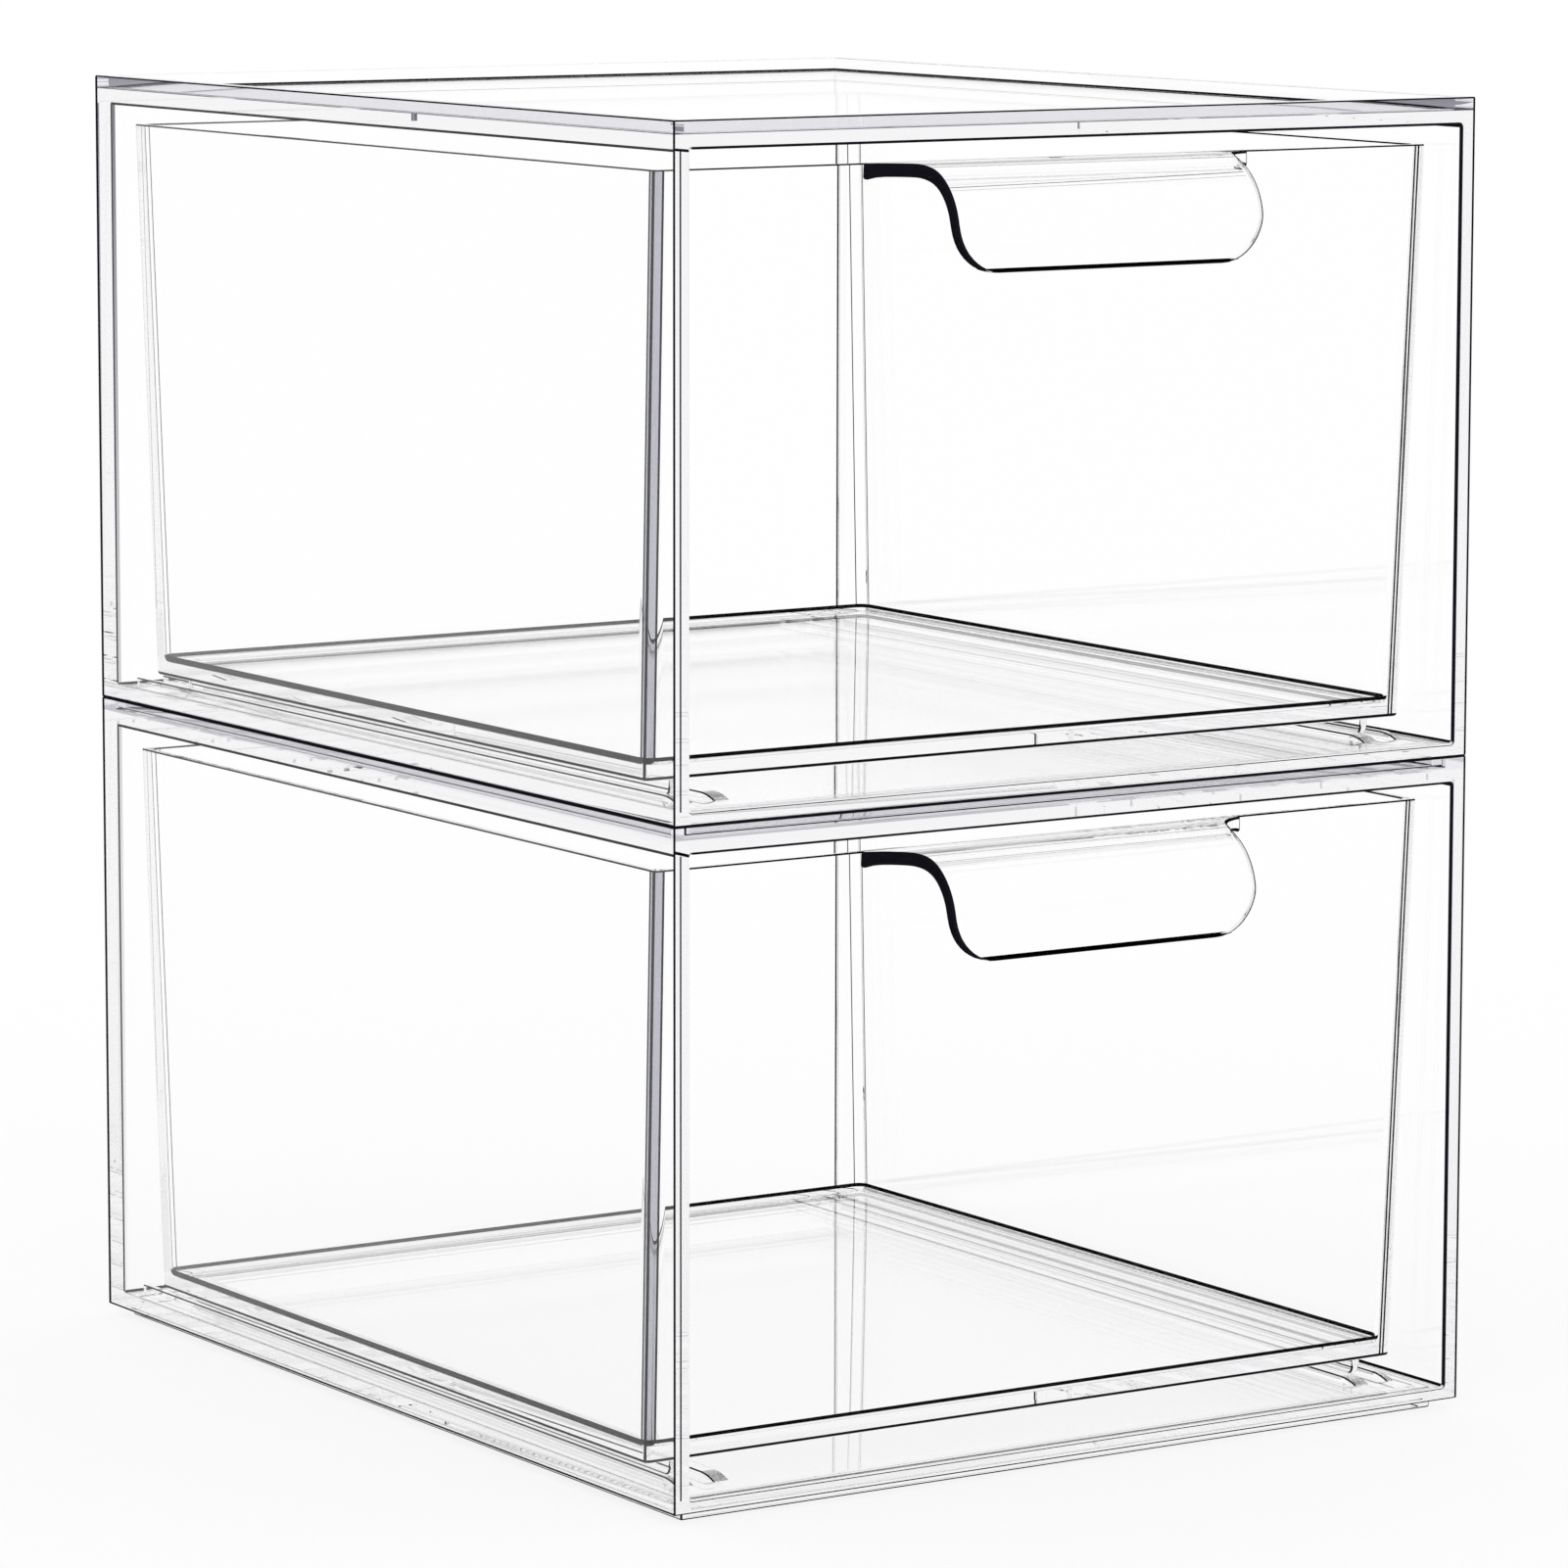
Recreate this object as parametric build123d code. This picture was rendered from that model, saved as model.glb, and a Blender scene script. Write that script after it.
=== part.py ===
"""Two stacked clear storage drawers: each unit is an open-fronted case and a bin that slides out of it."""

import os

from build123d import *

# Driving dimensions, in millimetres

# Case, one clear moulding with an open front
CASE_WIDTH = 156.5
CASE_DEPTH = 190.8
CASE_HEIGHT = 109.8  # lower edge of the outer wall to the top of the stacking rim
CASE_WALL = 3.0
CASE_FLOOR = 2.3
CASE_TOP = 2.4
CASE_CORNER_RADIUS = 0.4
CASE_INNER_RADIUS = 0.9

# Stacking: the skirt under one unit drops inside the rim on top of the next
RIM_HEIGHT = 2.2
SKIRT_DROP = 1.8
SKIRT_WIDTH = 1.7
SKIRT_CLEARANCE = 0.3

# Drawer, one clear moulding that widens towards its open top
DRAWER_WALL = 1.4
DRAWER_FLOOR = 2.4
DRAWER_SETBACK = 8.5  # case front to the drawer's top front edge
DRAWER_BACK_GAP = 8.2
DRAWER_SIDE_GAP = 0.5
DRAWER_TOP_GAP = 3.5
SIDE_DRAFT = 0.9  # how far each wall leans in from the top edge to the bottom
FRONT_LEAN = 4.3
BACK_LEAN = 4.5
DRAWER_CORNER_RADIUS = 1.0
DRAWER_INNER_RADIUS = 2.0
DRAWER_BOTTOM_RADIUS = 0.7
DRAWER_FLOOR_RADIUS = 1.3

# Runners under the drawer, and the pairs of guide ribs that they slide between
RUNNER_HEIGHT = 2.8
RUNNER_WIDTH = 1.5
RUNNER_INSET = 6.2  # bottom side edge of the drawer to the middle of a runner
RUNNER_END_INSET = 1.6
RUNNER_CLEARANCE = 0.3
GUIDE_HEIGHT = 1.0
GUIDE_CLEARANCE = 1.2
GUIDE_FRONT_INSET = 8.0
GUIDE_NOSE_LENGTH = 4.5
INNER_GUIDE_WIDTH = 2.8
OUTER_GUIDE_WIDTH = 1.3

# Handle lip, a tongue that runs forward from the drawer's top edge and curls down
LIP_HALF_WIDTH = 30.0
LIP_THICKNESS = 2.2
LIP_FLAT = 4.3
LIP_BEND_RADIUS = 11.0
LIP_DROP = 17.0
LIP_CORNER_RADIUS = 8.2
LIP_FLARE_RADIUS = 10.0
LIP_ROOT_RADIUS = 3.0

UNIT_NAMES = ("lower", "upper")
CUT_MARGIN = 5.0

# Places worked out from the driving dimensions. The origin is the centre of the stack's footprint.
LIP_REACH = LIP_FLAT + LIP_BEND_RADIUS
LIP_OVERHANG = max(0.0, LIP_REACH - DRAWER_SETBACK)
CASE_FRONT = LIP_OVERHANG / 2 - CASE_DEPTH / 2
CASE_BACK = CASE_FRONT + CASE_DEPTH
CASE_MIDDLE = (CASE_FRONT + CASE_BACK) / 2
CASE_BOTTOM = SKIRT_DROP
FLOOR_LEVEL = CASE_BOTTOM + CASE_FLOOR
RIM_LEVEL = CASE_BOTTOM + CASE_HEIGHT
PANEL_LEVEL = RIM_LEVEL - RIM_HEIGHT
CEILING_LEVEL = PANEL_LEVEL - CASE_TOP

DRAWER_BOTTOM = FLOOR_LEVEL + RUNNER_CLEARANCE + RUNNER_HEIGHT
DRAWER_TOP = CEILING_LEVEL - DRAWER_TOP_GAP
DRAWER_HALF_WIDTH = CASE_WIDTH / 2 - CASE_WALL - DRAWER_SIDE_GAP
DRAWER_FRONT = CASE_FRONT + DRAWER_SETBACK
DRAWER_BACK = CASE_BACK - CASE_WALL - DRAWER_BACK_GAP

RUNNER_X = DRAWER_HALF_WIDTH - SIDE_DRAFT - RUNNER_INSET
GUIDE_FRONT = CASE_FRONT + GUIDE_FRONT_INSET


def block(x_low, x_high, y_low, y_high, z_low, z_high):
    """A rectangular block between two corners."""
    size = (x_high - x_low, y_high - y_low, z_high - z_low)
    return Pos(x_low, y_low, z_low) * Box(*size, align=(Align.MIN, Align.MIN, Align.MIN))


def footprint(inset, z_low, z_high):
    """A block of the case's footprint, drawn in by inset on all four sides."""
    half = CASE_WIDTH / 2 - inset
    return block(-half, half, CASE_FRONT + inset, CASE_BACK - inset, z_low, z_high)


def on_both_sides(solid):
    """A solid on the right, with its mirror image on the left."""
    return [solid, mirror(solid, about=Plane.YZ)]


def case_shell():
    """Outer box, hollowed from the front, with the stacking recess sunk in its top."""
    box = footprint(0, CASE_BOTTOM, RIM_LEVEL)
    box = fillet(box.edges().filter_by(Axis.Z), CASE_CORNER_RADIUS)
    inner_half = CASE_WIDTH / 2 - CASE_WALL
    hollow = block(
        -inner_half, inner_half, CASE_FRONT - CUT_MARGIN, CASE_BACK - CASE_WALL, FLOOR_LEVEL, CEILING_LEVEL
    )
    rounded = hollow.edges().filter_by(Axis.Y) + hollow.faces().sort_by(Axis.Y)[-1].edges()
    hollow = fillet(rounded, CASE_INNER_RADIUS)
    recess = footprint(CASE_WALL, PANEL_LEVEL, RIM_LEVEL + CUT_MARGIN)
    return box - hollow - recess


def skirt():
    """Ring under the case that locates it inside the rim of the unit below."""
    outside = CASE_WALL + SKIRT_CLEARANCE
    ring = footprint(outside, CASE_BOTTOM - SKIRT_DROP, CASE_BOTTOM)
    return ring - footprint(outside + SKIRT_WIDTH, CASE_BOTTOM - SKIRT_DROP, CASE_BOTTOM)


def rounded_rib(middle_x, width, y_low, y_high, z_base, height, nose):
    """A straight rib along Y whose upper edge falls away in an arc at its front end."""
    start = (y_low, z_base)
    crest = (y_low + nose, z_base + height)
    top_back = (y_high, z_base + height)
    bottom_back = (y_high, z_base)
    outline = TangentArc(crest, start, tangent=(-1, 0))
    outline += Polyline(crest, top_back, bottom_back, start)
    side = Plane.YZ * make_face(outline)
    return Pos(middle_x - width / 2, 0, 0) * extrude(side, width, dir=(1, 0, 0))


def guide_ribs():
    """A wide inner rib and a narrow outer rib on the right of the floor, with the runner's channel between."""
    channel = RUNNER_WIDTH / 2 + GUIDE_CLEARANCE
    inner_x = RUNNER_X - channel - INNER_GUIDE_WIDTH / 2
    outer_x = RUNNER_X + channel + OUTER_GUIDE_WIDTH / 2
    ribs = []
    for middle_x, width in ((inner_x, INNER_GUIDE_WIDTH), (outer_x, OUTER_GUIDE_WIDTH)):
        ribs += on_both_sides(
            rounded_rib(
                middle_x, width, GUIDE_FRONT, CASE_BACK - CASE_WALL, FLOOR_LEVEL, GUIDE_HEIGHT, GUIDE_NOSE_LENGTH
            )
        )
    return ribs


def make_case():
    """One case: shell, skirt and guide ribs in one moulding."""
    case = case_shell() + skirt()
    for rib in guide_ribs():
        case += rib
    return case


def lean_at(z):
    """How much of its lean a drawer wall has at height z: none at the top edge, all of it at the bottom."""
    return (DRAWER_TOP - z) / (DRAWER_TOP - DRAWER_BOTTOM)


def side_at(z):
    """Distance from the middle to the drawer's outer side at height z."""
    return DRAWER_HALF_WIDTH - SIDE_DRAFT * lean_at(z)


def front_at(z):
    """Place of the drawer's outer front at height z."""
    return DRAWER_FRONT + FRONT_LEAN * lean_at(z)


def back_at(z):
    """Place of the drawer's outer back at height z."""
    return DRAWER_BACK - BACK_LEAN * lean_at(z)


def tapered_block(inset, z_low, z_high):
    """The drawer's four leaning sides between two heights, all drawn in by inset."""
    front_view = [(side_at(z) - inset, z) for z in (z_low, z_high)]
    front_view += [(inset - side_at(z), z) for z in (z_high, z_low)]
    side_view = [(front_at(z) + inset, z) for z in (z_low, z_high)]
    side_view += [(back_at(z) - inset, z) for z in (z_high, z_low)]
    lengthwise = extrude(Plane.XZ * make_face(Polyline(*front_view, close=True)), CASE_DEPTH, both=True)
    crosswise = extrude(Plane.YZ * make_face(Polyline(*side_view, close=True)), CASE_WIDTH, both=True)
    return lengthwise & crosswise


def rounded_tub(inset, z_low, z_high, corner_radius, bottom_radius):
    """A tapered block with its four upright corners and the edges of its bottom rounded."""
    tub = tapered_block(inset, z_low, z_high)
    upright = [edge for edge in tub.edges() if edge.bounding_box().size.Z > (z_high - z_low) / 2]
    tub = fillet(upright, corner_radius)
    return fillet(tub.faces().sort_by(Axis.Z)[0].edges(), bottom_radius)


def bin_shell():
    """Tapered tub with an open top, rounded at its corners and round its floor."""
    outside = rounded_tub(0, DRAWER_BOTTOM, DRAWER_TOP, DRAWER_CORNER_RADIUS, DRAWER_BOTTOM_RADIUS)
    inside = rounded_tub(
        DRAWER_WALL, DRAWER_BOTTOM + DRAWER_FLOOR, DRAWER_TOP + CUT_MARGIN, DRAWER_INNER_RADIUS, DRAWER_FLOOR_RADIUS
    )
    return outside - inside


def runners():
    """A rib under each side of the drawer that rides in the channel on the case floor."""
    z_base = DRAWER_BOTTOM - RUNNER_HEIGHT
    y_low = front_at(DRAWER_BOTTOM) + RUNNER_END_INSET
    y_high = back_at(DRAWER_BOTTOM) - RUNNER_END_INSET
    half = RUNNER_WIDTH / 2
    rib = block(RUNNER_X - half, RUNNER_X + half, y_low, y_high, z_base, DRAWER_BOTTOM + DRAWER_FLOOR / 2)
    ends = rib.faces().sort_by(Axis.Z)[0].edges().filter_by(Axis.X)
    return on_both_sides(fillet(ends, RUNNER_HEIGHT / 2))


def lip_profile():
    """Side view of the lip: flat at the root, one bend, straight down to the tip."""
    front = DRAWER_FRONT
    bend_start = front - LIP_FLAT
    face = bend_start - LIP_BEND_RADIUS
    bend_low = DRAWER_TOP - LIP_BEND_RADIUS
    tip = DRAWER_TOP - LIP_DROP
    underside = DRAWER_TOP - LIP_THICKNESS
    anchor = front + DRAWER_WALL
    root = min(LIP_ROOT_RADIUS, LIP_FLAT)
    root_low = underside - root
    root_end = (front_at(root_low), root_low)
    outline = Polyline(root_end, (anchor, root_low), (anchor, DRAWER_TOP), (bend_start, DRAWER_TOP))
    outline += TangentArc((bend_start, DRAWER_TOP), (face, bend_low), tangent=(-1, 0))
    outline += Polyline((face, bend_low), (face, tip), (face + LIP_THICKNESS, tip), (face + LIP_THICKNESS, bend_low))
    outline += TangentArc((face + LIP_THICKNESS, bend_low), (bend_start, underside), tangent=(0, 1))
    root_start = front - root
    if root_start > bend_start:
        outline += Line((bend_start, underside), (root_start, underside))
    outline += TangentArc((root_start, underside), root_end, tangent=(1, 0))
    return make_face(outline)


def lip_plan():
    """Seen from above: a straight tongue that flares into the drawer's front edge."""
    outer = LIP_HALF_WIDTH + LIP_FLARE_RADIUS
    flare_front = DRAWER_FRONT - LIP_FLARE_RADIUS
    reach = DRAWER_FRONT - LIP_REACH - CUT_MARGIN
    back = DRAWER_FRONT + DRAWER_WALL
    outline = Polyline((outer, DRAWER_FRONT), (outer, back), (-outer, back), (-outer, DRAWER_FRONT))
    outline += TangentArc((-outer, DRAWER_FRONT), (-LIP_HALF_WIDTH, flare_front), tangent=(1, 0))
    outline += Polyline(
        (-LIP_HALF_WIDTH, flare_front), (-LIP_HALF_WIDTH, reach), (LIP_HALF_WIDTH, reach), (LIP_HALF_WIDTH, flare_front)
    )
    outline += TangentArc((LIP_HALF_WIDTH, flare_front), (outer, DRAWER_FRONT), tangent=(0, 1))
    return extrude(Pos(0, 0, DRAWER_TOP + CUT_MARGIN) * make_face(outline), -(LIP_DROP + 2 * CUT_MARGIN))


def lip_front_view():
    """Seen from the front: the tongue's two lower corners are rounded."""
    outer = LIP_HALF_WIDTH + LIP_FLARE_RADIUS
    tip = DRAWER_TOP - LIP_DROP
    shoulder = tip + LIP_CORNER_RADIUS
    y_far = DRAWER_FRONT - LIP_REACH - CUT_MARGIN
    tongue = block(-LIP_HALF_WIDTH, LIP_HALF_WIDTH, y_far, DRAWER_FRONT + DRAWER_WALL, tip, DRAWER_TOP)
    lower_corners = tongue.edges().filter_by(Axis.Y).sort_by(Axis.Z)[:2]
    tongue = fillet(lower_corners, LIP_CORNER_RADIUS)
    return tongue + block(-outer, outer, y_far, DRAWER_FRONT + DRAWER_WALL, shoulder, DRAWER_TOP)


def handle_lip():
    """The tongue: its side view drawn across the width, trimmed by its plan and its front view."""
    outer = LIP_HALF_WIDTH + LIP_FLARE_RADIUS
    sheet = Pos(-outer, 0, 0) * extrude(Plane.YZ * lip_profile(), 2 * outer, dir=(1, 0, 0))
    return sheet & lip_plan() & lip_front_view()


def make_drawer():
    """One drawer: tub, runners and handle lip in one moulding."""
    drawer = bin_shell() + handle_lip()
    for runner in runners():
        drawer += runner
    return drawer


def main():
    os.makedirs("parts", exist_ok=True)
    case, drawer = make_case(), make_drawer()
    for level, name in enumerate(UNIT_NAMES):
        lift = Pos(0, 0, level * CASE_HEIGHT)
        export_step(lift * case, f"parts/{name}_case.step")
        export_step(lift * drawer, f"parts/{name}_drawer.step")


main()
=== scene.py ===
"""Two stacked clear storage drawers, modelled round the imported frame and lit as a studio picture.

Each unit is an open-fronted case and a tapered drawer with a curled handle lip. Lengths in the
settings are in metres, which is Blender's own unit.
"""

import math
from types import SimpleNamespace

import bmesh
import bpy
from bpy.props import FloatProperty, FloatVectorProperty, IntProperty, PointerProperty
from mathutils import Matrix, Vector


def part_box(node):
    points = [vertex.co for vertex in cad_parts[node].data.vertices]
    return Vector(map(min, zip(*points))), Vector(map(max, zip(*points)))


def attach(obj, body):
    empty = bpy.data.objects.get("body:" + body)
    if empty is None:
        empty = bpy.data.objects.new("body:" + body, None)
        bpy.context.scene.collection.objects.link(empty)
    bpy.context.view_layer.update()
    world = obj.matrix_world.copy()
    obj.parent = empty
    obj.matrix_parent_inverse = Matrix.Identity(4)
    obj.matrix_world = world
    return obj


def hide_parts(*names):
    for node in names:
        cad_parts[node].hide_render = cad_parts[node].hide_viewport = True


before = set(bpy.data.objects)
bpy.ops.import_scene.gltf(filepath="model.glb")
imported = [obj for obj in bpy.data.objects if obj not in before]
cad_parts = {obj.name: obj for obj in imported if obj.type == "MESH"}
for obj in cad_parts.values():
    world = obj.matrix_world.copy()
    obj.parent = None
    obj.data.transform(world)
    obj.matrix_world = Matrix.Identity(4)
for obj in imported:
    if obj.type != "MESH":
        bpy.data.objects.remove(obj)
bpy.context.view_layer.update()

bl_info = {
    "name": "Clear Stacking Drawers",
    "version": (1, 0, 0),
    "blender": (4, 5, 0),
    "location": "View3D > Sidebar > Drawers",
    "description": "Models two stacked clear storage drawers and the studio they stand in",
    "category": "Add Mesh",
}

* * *

Exercise aim —
Reproduce exactly, and only, the lines from the one that contains "case, drawer = make_case(), make_drawer()" down to the one that contains "if empty is", both ends included.

Task answer —
    case, drawer = make_case(), make_drawer()
    for level, name in enumerate(UNIT_NAMES):
        lift = Pos(0, 0, level * CASE_HEIGHT)
        export_step(lift * case, f"parts/{name}_case.step")
        export_step(lift * drawer, f"parts/{name}_drawer.step")


main()
=== scene.py ===
"""Two stacked clear storage drawers, modelled round the imported frame and lit as a studio picture.

Each unit is an open-fronted case and a tapered drawer with a curled handle lip. Lengths in the
settings are in metres, which is Blender's own unit.
"""

import math
from types import SimpleNamespace

import bmesh
import bpy
from bpy.props import FloatProperty, FloatVectorProperty, IntProperty, PointerProperty
from mathutils import Matrix, Vector


def part_box(node):
    points = [vertex.co for vertex in cad_parts[node].data.vertices]
    return Vector(map(min, zip(*points))), Vector(map(max, zip(*points)))


def attach(obj, body):
    empty = bpy.data.objects.get("body:" + body)
    if empty is None:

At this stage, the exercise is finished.